The Dairy King a local eatery in South Nashville was Jones' family establishment for over forty years, the best meat and three, ice cream treats and fried chocolate pies in the world. Nancy still insists that if I am near the Dairy King a pie had better follow me home. 
Dudley was a member of a unique band of brothers, The Chosin Few. As a kid in Nashville he found himself with many of his buddies in the local Marine Reserve Company suddenly trust from peace time Nashville Nashville to the horrors of the War in Korea in 1950. They would land at Inchon and advance all the way to the Chosin Reservoir and that's where they marched into the gates of hell. The Chinese had secretly crossed the Yalu River in November and secretly entered the war. MacArthur would deny the Chinese invasion until the proof was thrust upon him 250,000 times. The Marines and remnants of part of the U.S Army Second Infantry Division were surrounded. Dudley was there. Temperatures often hit 45 below zero. 
The Americans, mostly Marines, with a few British Marines along with them fought their way out of the red encirclement several times, finally making it to the sea and safety, even making sure their wounded and many of their dead were not left behind. Many consider the Chosin Reservoir or the Frozen Chosin the greatest moment in the history of Dudley's beloved United States Marine Corps. 
I remember as a child spending many hours at the Jones' house in front of the fire. Dudley always kept one going when it was cold outside. I remember one cold snow night a bunch of us spent the night in the basement and at one point Jeff and I going outside for wood. There was Dudley standing by the woodpile on that cold moonlit night looking up the hill towards Glencliff stadium, He was dead silent, as if in another place, just watching the horizon. I have often wondered for the many years since then was his stare transfixed to another time in his life. Had the snowy moonlit hillside behind the stadium gone from south Nashville to the frozen wastes of Korea. I think so, someday, if i am real good, i will ask Corporal Dudley Jones USMC. Semper Fi!

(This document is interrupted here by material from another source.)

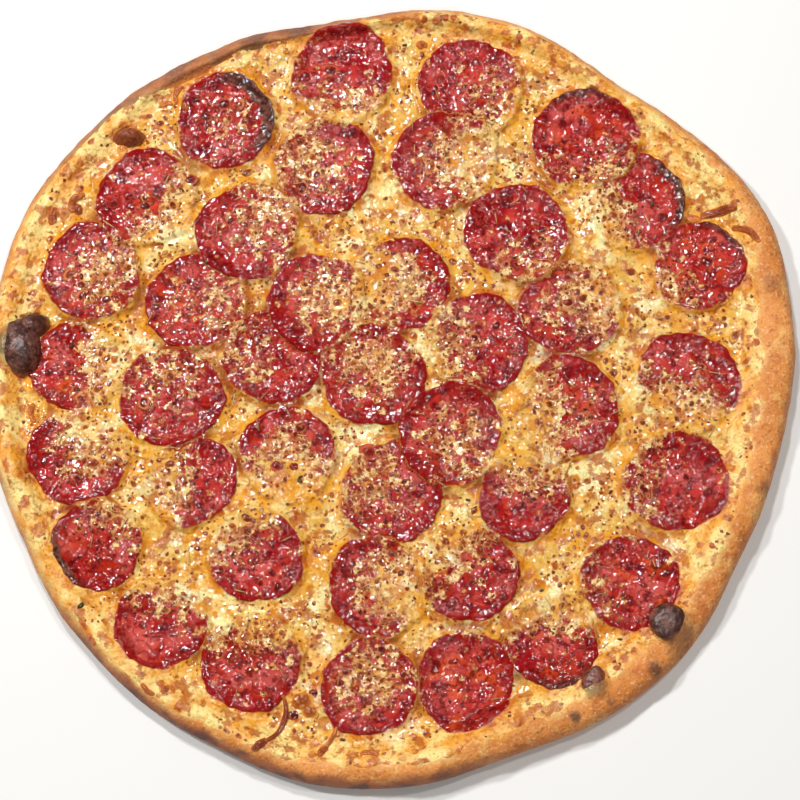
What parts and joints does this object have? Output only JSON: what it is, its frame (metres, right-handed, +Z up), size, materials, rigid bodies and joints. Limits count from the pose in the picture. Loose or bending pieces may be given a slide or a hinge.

To Saint Peter he will proudly say
One more Marine reporting sir, I've severed my  time in Hell.

Friday, July 3, 2015

The man with his mother's smile came into the courtyard of Rippavilla today. I had only seen him once since he left for Vietnam a lifetime ago, and that was at mt grandmother's funeral in 1990 when i returned to my hometown of Dickson, Tennessee to bury my beloved Mama Byrn. Butch Hooper lived behind us in Dickson, he was my buddy Randy's big brother and by proxy he became my big brother too. We have been facebook friend for a while, but had not seen each other in twenty five years. When he spoke and smiled, I knew that a huge part of my early childhood had come home.
Butch's family was my family, his father, the world's greatest biscuit maker used to leave me a buttered biscuit on the back of the stove every morning, he knew I would ramble up the alley to the Hooper house every morning. In those days, kids could do that. Dickson was a great place to be a kid. I could eat a biscuit at Hooper's or I could walk up Church Street at the age of four and get a loaf of bread for my mom. Mom would stand on the front porch and watch me walk up the street to Mr Hood's store, where you could get a coke for a dime and a candy bar for a dime, and Mrs Hood would stand in the door way of the store and watch as I walked down the street home.
Somehow, I think Heaven may be laid out like that. At least I hope so. Thanks Butch for stopping by today and making my week. I called mom as soon as I finished my tour and sent her your love. God  bless you my friend.